:: OBJECTIVE ::
Repeat all of the data precisely.
# # # # # # #
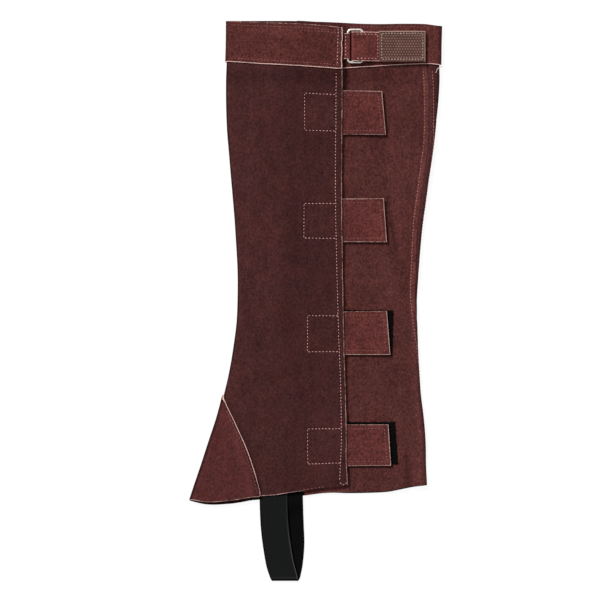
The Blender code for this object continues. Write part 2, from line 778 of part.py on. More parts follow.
def build_strap(suede, leather):
    path = strap_path()
    ribbon("top_strap", path, STRAP_BOTTOM, STRAP_TOP, SUEDE, suede)
    corners = [(STRAP_PATCH_START, STRAP_PATCH_TOP), (STRAP_PATCH_END, STRAP_PATCH_TOP),
               (STRAP_PATCH_END, STRAP_PATCH_BOTTOM), (STRAP_PATCH_START, STRAP_PATCH_BOTTOM)]

    def strap_top(x, _):
        return strap_low(x) + LAYER + SUEDE / 2 + GAP

    pad("strap_patch", corners, STRAP_PATCH_CELLS, strap_top, PATCH_LEATHER, leather)


def build_strap_ring(material):
    """A rounded rectangle of wire."""
    insets = [(RING_RIGHT - RING_CORNER, RING_TOP - RING_CORNER, 0.0),
              (RING_LEFT + RING_CORNER, RING_TOP - RING_CORNER, 90.0),
              (RING_LEFT + RING_CORNER, RING_BOTTOM + RING_CORNER, 180.0),
              (RING_RIGHT - RING_CORNER, RING_BOTTOM + RING_CORNER, 270.0)]
    stations = []
    for x, y, start in insets:
        for i in range(WIRE_CORNER_STEPS + 1):
            turn = math.radians(start + 90.0 * i / WIRE_CORNER_STEPS)
            stations.append((x, y, math.cos(turn), math.sin(turn)))
    vertices, faces = [], []
    for x, y, out_x, out_y in stations:
        for s in range(WIRE_SIDES):
            angle = 2 * math.pi * (s + 0.5) / WIRE_SIDES
            far = RING_CORNER + RING_WIRE * math.cos(angle)
            vertices.append((x + out_x * far, y + out_y * far,
                             RING_HEIGHT + RING_WIRE * math.sin(angle)))
    count = len(stations)
    for i in range(count):
        for s in range(WIRE_SIDES):
            a, b = i * WIRE_SIDES, (i + 1) % count * WIRE_SIDES
            t = (s + 1) % WIRE_SIDES
            faces.append((a + s, b + s, b + t, a + t))
    obj = add_object("strap_ring", vertices, faces, material)
    obj.data.shade_smooth()
    return obj


def build_foot_elastic(material):
    """The elastic as a flat strip: down the front run, round a soft fold, up the back run."""
    top, bottom = ELASTIC_FRONT[-1], ELASTIC_BACK[0]
    middle, radius = (top.z + bottom.z) / 2, (top.z - bottom.z) / 2
    turn = []
    for i in range(1, ELASTIC_TURN_STEPS):
        angle = math.pi * i / ELASTIC_TURN_STEPS
        far = (top.y - ELASTIC_TURN_Y) * math.sin(angle)
        x = mix(top.x, bottom.x, i / ELASTIC_TURN_STEPS)
        turn.append(Route(x, top.y - far, middle + radius * math.cos(angle), 0.0))
    stations = ELASTIC_FRONT + turn + ELASTIC_BACK

    def place(out):
        def point(k):
            row, column = k
            here = stations[row]
            before, after = stations[max(row - 1, 0)], stations[min(row + 1, len(stations) - 1)]
            dy, dz = after.y - before.y, after.z - before.z
            length = math.hypot(dy, dz)
            side = (column / ELASTIC_COLUMNS - 0.5) * ELASTIC_WIDTH
            tilt = math.radians(here.tilt)
            return (here.x + side * math.cos(tilt),
                    here.y + side * math.sin(tilt) + out * dz / length,
                    here.z - out * dy / length)
        return point

    cells = grid_cells(len(stations) - 1, ELASTIC_COLUMNS)
    half = ELASTIC / 2
    return thick_sheet("foot_elastic", cells, place(half), place(-half), material)


def new_material(name, colour, roughness, metallic=0.0):
    material = bpy.data.materials.new(name)
    material.use_nodes = True
    shader = material.node_tree.nodes["Principled BSDF"]
    shader.inputs["Base Color"].default_value = (*colour, 1.0)
    shader.inputs["Roughness"].default_value = roughness
    shader.inputs["Metallic"].default_value = metallic
    return material


def main():
    for obj in list(bpy.data.objects):
        bpy.data.objects.remove(obj, do_unlink=True)
    suede = new_material("burgundy_suede", (0.075, 0.022, 0.021), 0.95)
    leather = new_material("brown_leather", (0.13, 0.06, 0.047), 0.6)
    pile = new_material("black_pile", (0.01, 0.01, 0.01), 0.95)
    elastic = new_material("black_elastic", (0.012, 0.012, 0.013), 0.7)
    nickel = new_material("nickel_wire", (0.72, 0.68, 0.6), 0.25, 1.0)

    build_main_panel(suede)
    build_under_panel(suede)
    build_foot_gusset(suede)
    build_top_band(suede)
    build_closures(suede, pile)
    build_ring_keeper(suede)
    build_strap_ring(nickel)
    build_strap(suede, leather)
    build_foot_elastic(elastic)


main()
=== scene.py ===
"""The looks of a suede half chap that lies flat on a pale floor, seen from straight above.

Sizes are in millimetres and turned into metres when a mesh is made. The tables repeat the
model's own sizes, so every shell lies where its solid lies.
"""

import math
from collections import namedtuple

import bpy
import numpy as np
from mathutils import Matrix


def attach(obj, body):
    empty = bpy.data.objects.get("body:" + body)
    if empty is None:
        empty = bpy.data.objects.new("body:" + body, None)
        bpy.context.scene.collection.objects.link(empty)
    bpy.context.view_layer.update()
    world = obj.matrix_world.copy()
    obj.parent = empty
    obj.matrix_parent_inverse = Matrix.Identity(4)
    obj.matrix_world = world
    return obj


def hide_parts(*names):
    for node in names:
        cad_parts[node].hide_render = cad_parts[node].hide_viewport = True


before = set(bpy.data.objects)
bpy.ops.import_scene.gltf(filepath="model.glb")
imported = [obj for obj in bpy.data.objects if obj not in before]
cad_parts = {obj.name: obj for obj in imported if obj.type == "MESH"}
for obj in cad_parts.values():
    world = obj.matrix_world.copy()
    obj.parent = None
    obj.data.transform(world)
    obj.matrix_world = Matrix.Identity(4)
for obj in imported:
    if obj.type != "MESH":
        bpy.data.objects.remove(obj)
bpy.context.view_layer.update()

MM = 0.001
rng = np.random.default_rng(7)


def table(columns, *rows):
    """Rows whose columns have names."""
    row = namedtuple("Row", columns)
    return [row(*values) for values in rows]


# ---------------------------------------------------------------- sizes shared with the model

SUEDE = 1.2
PATCH_LEATHER = 1.2
KEEPER_SUEDE = 1.0
PILE = 1.0
ELASTIC = 1.2
GAP = 0.3
LAYER = SUEDE + GAP

FLAP_LIFT = 3.3
FLAP_HEM_LIFT = 4.7
UNDER_LIFT = 1.7
CALF_FOLD_LIFT = 2.6
FLAP_OVER_PANEL = 5.2
FLAP_OVER_TABS = 6.1
FLAP_OVER_KEEPER = 9.3

FOLD_REACH = 2.2
SEAM_RIDGE = 0.5
SEAM_RIDGE_FADE = (3.5, 5.5)   # the ridge falls away between these distances from the seam
SEAM_RIDGE_START = (3.2, 3.6)  # and grows between these places in the calf fold's turn
SEAM_GAP = 0.3
GUSSET_LAP = 9.0
PANEL_TOP_MARGIN = 2.0
TOP_HEIGHT = 250.0
HEM_HEIGHT = -172.0
BAND_LAYER = (196.0, 209.0)    # the panel rises over the band between these heights
KEEPER_RISE = (188.0, 209.0)
FLAP_RAMP = (-50.0, -16.0)
HEM_LIFT_RISE = (-130.0, -165.0)
GUSSET_FADE = (1.0, 9.0)       # the back sinks again between these distances past the gusset
FLAP_OVER_GUSSET = 0.8
TAB_FADE = (3.0, 24.0)         # the flap sinks again between these distances past a tab
CALF_LIFT = (-45.0, -9.0)      # the under panel lifts between these places before its right
BAND_HOLDS_CALF = 0.8          # the share of that lift that the band holds down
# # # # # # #
:: REPLY TO THE EXERCISE ::
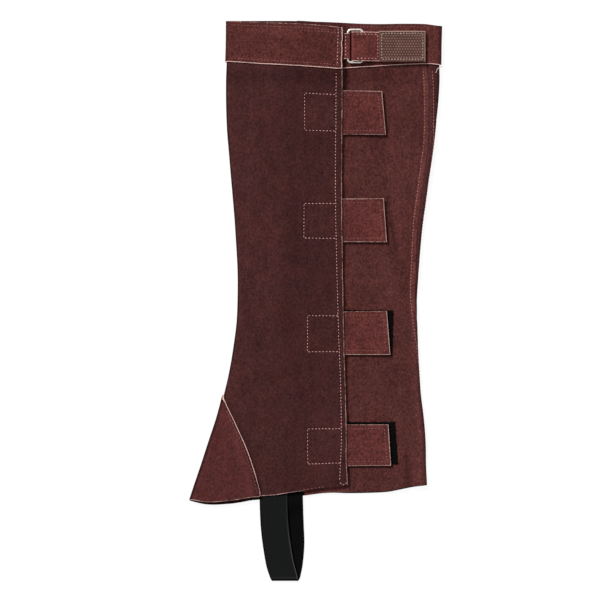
The Blender code for this object continues. Write part 2, from line 778 of part.py on. More parts follow.
def build_strap(suede, leather):
    path = strap_path()
    ribbon("top_strap", path, STRAP_BOTTOM, STRAP_TOP, SUEDE, suede)
    corners = [(STRAP_PATCH_START, STRAP_PATCH_TOP), (STRAP_PATCH_END, STRAP_PATCH_TOP),
               (STRAP_PATCH_END, STRAP_PATCH_BOTTOM), (STRAP_PATCH_START, STRAP_PATCH_BOTTOM)]

    def strap_top(x, _):
        return strap_low(x) + LAYER + SUEDE / 2 + GAP

    pad("strap_patch", corners, STRAP_PATCH_CELLS, strap_top, PATCH_LEATHER, leather)


def build_strap_ring(material):
    """A rounded rectangle of wire."""
    insets = [(RING_RIGHT - RING_CORNER, RING_TOP - RING_CORNER, 0.0),
              (RING_LEFT + RING_CORNER, RING_TOP - RING_CORNER, 90.0),
              (RING_LEFT + RING_CORNER, RING_BOTTOM + RING_CORNER, 180.0),
              (RING_RIGHT - RING_CORNER, RING_BOTTOM + RING_CORNER, 270.0)]
    stations = []
    for x, y, start in insets:
        for i in range(WIRE_CORNER_STEPS + 1):
            turn = math.radians(start + 90.0 * i / WIRE_CORNER_STEPS)
            stations.append((x, y, math.cos(turn), math.sin(turn)))
    vertices, faces = [], []
    for x, y, out_x, out_y in stations:
        for s in range(WIRE_SIDES):
            angle = 2 * math.pi * (s + 0.5) / WIRE_SIDES
            far = RING_CORNER + RING_WIRE * math.cos(angle)
            vertices.append((x + out_x * far, y + out_y * far,
                             RING_HEIGHT + RING_WIRE * math.sin(angle)))
    count = len(stations)
    for i in range(count):
        for s in range(WIRE_SIDES):
            a, b = i * WIRE_SIDES, (i + 1) % count * WIRE_SIDES
            t = (s + 1) % WIRE_SIDES
            faces.append((a + s, b + s, b + t, a + t))
    obj = add_object("strap_ring", vertices, faces, material)
    obj.data.shade_smooth()
    return obj


def build_foot_elastic(material):
    """The elastic as a flat strip: down the front run, round a soft fold, up the back run."""
    top, bottom = ELASTIC_FRONT[-1], ELASTIC_BACK[0]
    middle, radius = (top.z + bottom.z) / 2, (top.z - bottom.z) / 2
    turn = []
    for i in range(1, ELASTIC_TURN_STEPS):
        angle = math.pi * i / ELASTIC_TURN_STEPS
        far = (top.y - ELASTIC_TURN_Y) * math.sin(angle)
        x = mix(top.x, bottom.x, i / ELASTIC_TURN_STEPS)
        turn.append(Route(x, top.y - far, middle + radius * math.cos(angle), 0.0))
    stations = ELASTIC_FRONT + turn + ELASTIC_BACK

    def place(out):
        def point(k):
            row, column = k
            here = stations[row]
            before, after = stations[max(row - 1, 0)], stations[min(row + 1, len(stations) - 1)]
            dy, dz = after.y - before.y, after.z - before.z
            length = math.hypot(dy, dz)
            side = (column / ELASTIC_COLUMNS - 0.5) * ELASTIC_WIDTH
            tilt = math.radians(here.tilt)
            return (here.x + side * math.cos(tilt),
                    here.y + side * math.sin(tilt) + out * dz / length,
                    here.z - out * dy / length)
        return point

    cells = grid_cells(len(stations) - 1, ELASTIC_COLUMNS)
    half = ELASTIC / 2
    return thick_sheet("foot_elastic", cells, place(half), place(-half), material)


def new_material(name, colour, roughness, metallic=0.0):
    material = bpy.data.materials.new(name)
    material.use_nodes = True
    shader = material.node_tree.nodes["Principled BSDF"]
    shader.inputs["Base Color"].default_value = (*colour, 1.0)
    shader.inputs["Roughness"].default_value = roughness
    shader.inputs["Metallic"].default_value = metallic
    return material


def main():
    for obj in list(bpy.data.objects):
        bpy.data.objects.remove(obj, do_unlink=True)
    suede = new_material("burgundy_suede", (0.075, 0.022, 0.021), 0.95)
    leather = new_material("brown_leather", (0.13, 0.06, 0.047), 0.6)
    pile = new_material("black_pile", (0.01, 0.01, 0.01), 0.95)
    elastic = new_material("black_elastic", (0.012, 0.012, 0.013), 0.7)
    nickel = new_material("nickel_wire", (0.72, 0.68, 0.6), 0.25, 1.0)

    build_main_panel(suede)
    build_under_panel(suede)
    build_foot_gusset(suede)
    build_top_band(suede)
    build_closures(suede, pile)
    build_ring_keeper(suede)
    build_strap_ring(nickel)
    build_strap(suede, leather)
    build_foot_elastic(elastic)


main()
=== scene.py ===
"""The looks of a suede half chap that lies flat on a pale floor, seen from straight above.

Sizes are in millimetres and turned into metres when a mesh is made. The tables repeat the
model's own sizes, so every shell lies where its solid lies.
"""

import math
from collections import namedtuple

import bpy
import numpy as np
from mathutils import Matrix


def attach(obj, body):
    empty = bpy.data.objects.get("body:" + body)
    if empty is None:
        empty = bpy.data.objects.new("body:" + body, None)
        bpy.context.scene.collection.objects.link(empty)
    bpy.context.view_layer.update()
    world = obj.matrix_world.copy()
    obj.parent = empty
    obj.matrix_parent_inverse = Matrix.Identity(4)
    obj.matrix_world = world
    return obj


def hide_parts(*names):
    for node in names:
        cad_parts[node].hide_render = cad_parts[node].hide_viewport = True


before = set(bpy.data.objects)
bpy.ops.import_scene.gltf(filepath="model.glb")
imported = [obj for obj in bpy.data.objects if obj not in before]
cad_parts = {obj.name: obj for obj in imported if obj.type == "MESH"}
for obj in cad_parts.values():
    world = obj.matrix_world.copy()
    obj.parent = None
    obj.data.transform(world)
    obj.matrix_world = Matrix.Identity(4)
for obj in imported:
    if obj.type != "MESH":
        bpy.data.objects.remove(obj)
bpy.context.view_layer.update()

MM = 0.001
rng = np.random.default_rng(7)


def table(columns, *rows):
    """Rows whose columns have names."""
    row = namedtuple("Row", columns)
    return [row(*values) for values in rows]


# ---------------------------------------------------------------- sizes shared with the model

SUEDE = 1.2
PATCH_LEATHER = 1.2
KEEPER_SUEDE = 1.0
PILE = 1.0
ELASTIC = 1.2
GAP = 0.3
LAYER = SUEDE + GAP

FLAP_LIFT = 3.3
FLAP_HEM_LIFT = 4.7
UNDER_LIFT = 1.7
CALF_FOLD_LIFT = 2.6
FLAP_OVER_PANEL = 5.2
FLAP_OVER_TABS = 6.1
FLAP_OVER_KEEPER = 9.3

FOLD_REACH = 2.2
SEAM_RIDGE = 0.5
SEAM_RIDGE_FADE = (3.5, 5.5)   # the ridge falls away between these distances from the seam
SEAM_RIDGE_START = (3.2, 3.6)  # and grows between these places in the calf fold's turn
SEAM_GAP = 0.3
GUSSET_LAP = 9.0
PANEL_TOP_MARGIN = 2.0
TOP_HEIGHT = 250.0
HEM_HEIGHT = -172.0
BAND_LAYER = (196.0, 209.0)    # the panel rises over the band between these heights
KEEPER_RISE = (188.0, 209.0)
FLAP_RAMP = (-50.0, -16.0)
HEM_LIFT_RISE = (-130.0, -165.0)
GUSSET_FADE = (1.0, 9.0)       # the back sinks again between these distances past the gusset
FLAP_OVER_GUSSET = 0.8
TAB_FADE = (3.0, 24.0)         # the flap sinks again between these distances past a tab
CALF_LIFT = (-45.0, -9.0)      # the under panel lifts between these places before its right
BAND_HOLDS_CALF = 0.8          # the share of that lift that the band holds down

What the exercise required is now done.